Tardive dyskinesia (TD) is a movement disorder that causes a range of muscle movements in the face, neck, torso, arms and legs. TD symptoms are beyond a person’s control. These symptoms can make routine physical functioning difficult, significantly affecting quality of life.
Tardive dyskinesia (TD) is a real, chronic condition associated with taking certain mental health medicines (antipsychotics) and some people may experience mild, moderate or severe uncontrollable TD movements in the face, torso, limbs, and fingers or toes. Movements may appear rapid and jerky or slow and writhing. TD is unlikely to improve without treatment
Symptoms of TD can include:
- Jerking hand and leg movements
- Neck twisting
- Difficulty swallowing
- Eye blinking and grimacing
- Lip smacking and involuntary tongue movements
What Causes TD?
Taking certain mental health medicines (antipsychotics) for a while is thought to result in too much dopamine activity in the brain, which could lead to uncontrolled body movements known as TD.These medicines may have been prescribed to treat one of the following conditions:
- Bipolar disorder
- Schizoaffective disorder
- Anxiety disorder
Other prescription medicines used to treat upset stomach, nausea, and vomiting may also cause TD.

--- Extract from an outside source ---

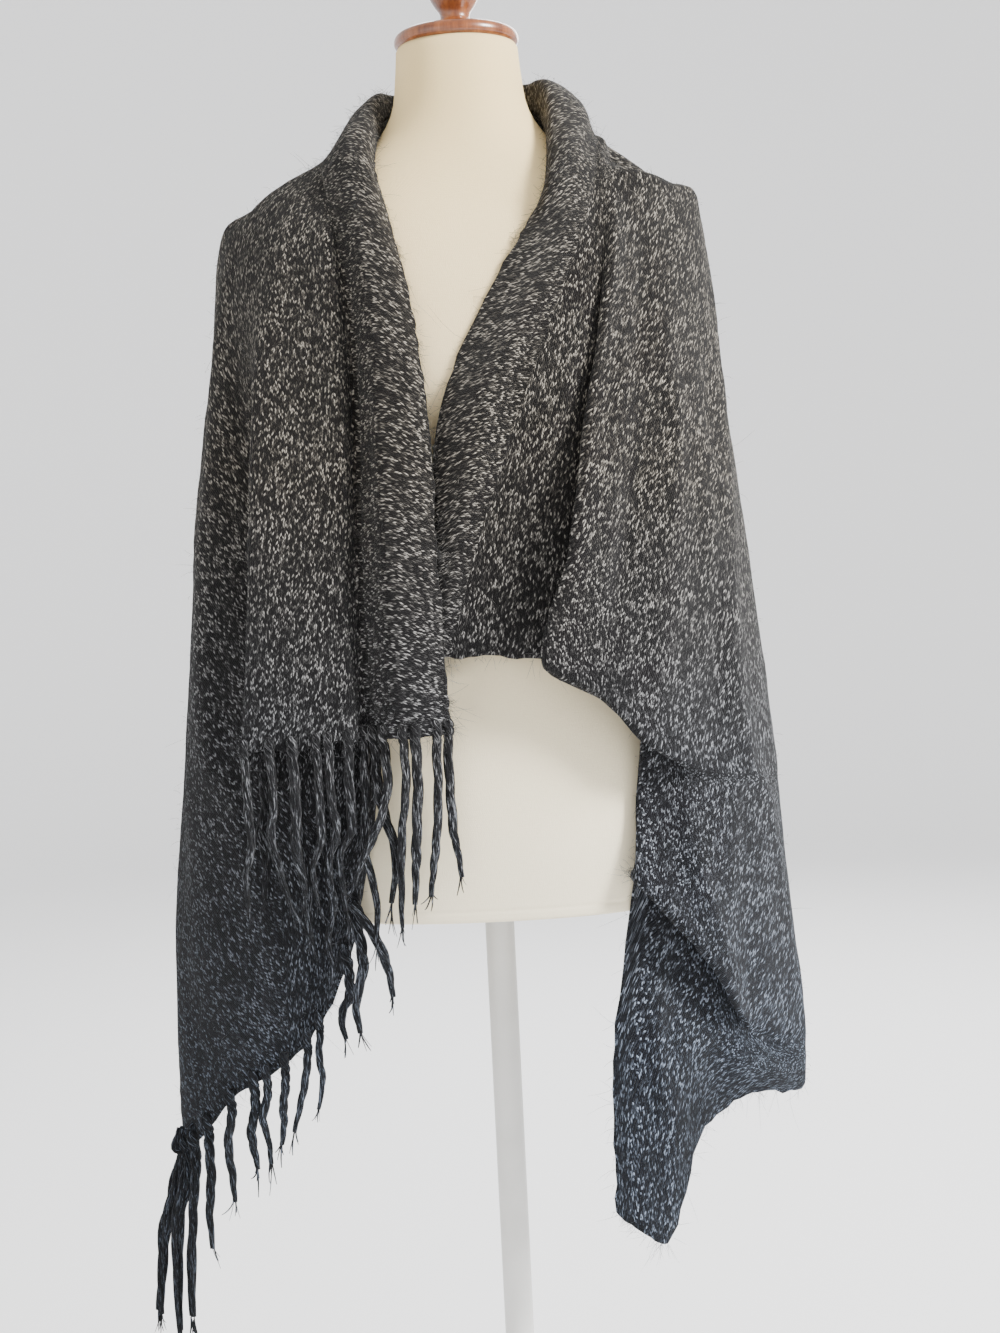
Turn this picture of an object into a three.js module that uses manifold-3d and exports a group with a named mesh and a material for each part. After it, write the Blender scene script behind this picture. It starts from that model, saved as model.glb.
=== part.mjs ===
// Fringed knitted wrap, worn open like a cardigan over a limbless dress form on a round stand.
// Millimetres, +Z up, the form faces -Y. The origin is on the floor, under the middle of the form.

import * as THREE from "three";
import { mergeVertices } from "three/addons/utils/BufferGeometryUtils.js";
import Module from "manifold-3d";

const wasm = await Module();
wasm.setup();

// Driving dimensions
const CLOTH = 3; // the knit's thickness
const SEAM = 0.3; // gap between neighbouring pieces
const REST = 1.5; // air between the form and the cloth's inner face at a corner of its grid
const STRIP_GAP = 0.9; // gap between the hem and a strip, which closes to less at the hem's corners
const STRIP = 5.5; // height of the strip that the fringe's strands are knotted into
const STRIP_INSET = 7; // how far a strip stops short of the fold at its end
const STRAND = { half: 3.4, thick: 2.2, steps: 5 }; // half a strand's width and thickness, and its cells
const KNOT_LIFT = 1.2; // how far above its strip's lower edge a strand starts

const STAND = {
  baseRadius: 155, baseHeight: 16, baseEdge: 5, poleRadius: 12.5, socketRadius: 24, socketHeight: 34,
  flangeRadius: 45, flangeHeight: 5,
};
const FORM_BOTTOM = 757; // height of the torso's flat underside above the floor
const NECK_HEIGHT = 714; // from that underside to the top of the neck

// Sections of the dress form: height above its underside, half width, depth to the front and to the
// back, and how square the section is, where 2 is an ellipse
const SECTIONS = [
  { high: 0, half: 165, front: 111, back: 112, square: 2.4 },
  { high: 60, half: 171, front: 115, back: 120, square: 2.4 },
  { high: 130, half: 165, front: 112, back: 115, square: 2.4 },
  { high: 220, half: 136, front: 98, back: 93, square: 2.3 },
  { high: 285, half: 122, front: 92, back: 84, square: 2.3 },
  { high: 350, half: 132, front: 100, back: 91, square: 2.3 },
  { high: 430, half: 150, front: 118, back: 102, square: 2.4 },
  { high: 500, half: 160, front: 108, back: 107, square: 2.5 },
  { high: 540, half: 172, front: 94, back: 102, square: 2.5 },
  { high: 570, half: 170, front: 80, back: 92, square: 2.4 },
  { high: 590, half: 146, front: 72, back: 84, square: 2.3 },
  { high: 606, half: 116, front: 67, back: 76, square: 2.2 },
  { high: 622, half: 90, front: 62, back: 68, square: 2.1 },
  { high: 640, half: 70, front: 57, back: 59, square: 2 },
  { high: 662, half: 57, front: 54, back: 53, square: 2 },
  { high: 690, half: 52.5, front: 52.5, back: 51, square: 2 },
  { high: 714, half: 50.5, front: 50.5, back: 50, square: 2 },
];

// The band that edges both fronts and rolls over as the collar. A row is one section across it, from
// the left hem up round the neck and down to the right end: its free edge, the inner and the outer
// side of its roll, and the crease where it meets the body of the wrap
const BAND = [
  { at: "left hem", edge: [-31, -127, 914], rise: [-48, -136, 913], top: [-71, -138, 912],
    crease: [-97, -118, 911] },
  { at: "left hip", edge: [-34, -128, 1026], rise: [-50, -138, 1027], top: [-71, -140, 1028],
    crease: [-98, -114, 1030] },
  { at: "left waist", edge: [-35, -130, 1143], rise: [-49, -140, 1143], top: [-70, -140, 1145],
    crease: [-94, -114, 1149] },
  { at: "left chest", edge: [-43, -120, 1236], rise: [-55, -130, 1237], top: [-73, -130, 1240],
    crease: [-95, -106, 1245] },
  { at: "left collarbone", edge: [-58, -90, 1311], rise: [-67, -102, 1315], top: [-83, -100, 1320],
    crease: [-105, -78, 1327] },
  { at: "left throat", edge: [-69, -68, 1351], rise: [-77, -77, 1364], top: [-91, -68, 1374],
    crease: [-112, -44, 1367] },
  { at: "left of neck", edge: [-64, 6, 1416], rise: [-68, 12, 1437], top: [-83, 4, 1426],
    crease: [-113, 5, 1385] },
  { at: "left nape", edge: [-48, 44, 1424], rise: [-52, 50, 1444], top: [-62, 62, 1440],
    crease: [-84, 84, 1398] },
  { at: "nape", edge: [0, 60, 1424], rise: [0, 66, 1447], top: [0, 79, 1445], crease: [0, 106, 1396] },
  { at: "right nape", edge: [50, 44, 1426], rise: [55, 50, 1448], top: [68, 62, 1444],
    crease: [86, 84, 1402] },
  { at: "right of neck", edge: [66, 6, 1414], rise: [72, 10, 1441], top: [99, 3, 1424],
    crease: [111, 2, 1394] },
  { at: "right throat", edge: [65, -77, 1338], rise: [71, -84, 1355], top: [89, -73, 1370],
    crease: [106, -47, 1363] },
  { at: "right collarbone", edge: [45, -97, 1302], rise: [61, -104, 1300], top: [79, -102, 1304],
    crease: [93, -89, 1307] },
  { at: "right chest", edge: [1, -118, 1234], rise: [16, -126, 1234], top: [40, -126, 1238],
    crease: [66, -111, 1240] },
  { at: "right waist", edge: [-30, -122, 1149], rise: [-18, -130, 1148], top: [5, -134, 1150],
    crease: [30, -114, 1150] },
  { at: "overlap", edge: [-40, -112, 1073], rise: [-29, -119, 1072], top: [-15, -122, 1072],
    crease: [1, -112, 1071] },
  { at: "right end", edge: [-52, -108, 980], rise: [-44, -112, 978], top: [-36, -114, 976],
    crease: [-28, -112, 973] },
];
const BAND_LINES = ["edge", "rise", "top", "crease"];
const THROAT = { left: 5, right: 11 }; // rows of BAND where the collar starts and ends
const BAND_CELLS = 2; // cells between two lines of the band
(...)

Anyone taking an antipsychotic may develop TD, but the risk of TD can be higher for certain people:
- Older adults
- Those with a family history of TD
- Person with substance use disorder
How Is Tardive Dyskinesia Treated?
No matter if you have mild, moderate, or severe uncontrollable body movements, the first step on your treatment journey is talking with a healthcare provider.
While your primary care physician may be the healthcare provider you’re used to seeing, they may refer you to a psychiatrist, neurologist, or other provider who has more experience diagnosing and treating tardive dyskinesia (TD). Find a healthcare provider with experience diagnosing and treating TD.
It is important to work with your prescriber and have honest conversations about your symptoms, treatment and any changes you feel are affecting your health.
How Else Can I Manage Tardive Dyskinesia?
Your health care provider will continue to monitor your symptoms and treatment plan, but you can also take an active role in your care to help manage TD:
- Make sure you have a routine symptom assessment every three months
- Keep track of your symptoms and let your provider know about any new ones
- Talk to your provider about your daily functioning and quality of life
- Practice self-care that includes physical activity
Exercise can help relieve movement symptoms, including tremors and those related to balance, gait and flexibility. It also helps balance blood sugar levels and improve hormonal balance for better management of type 2 diabetes.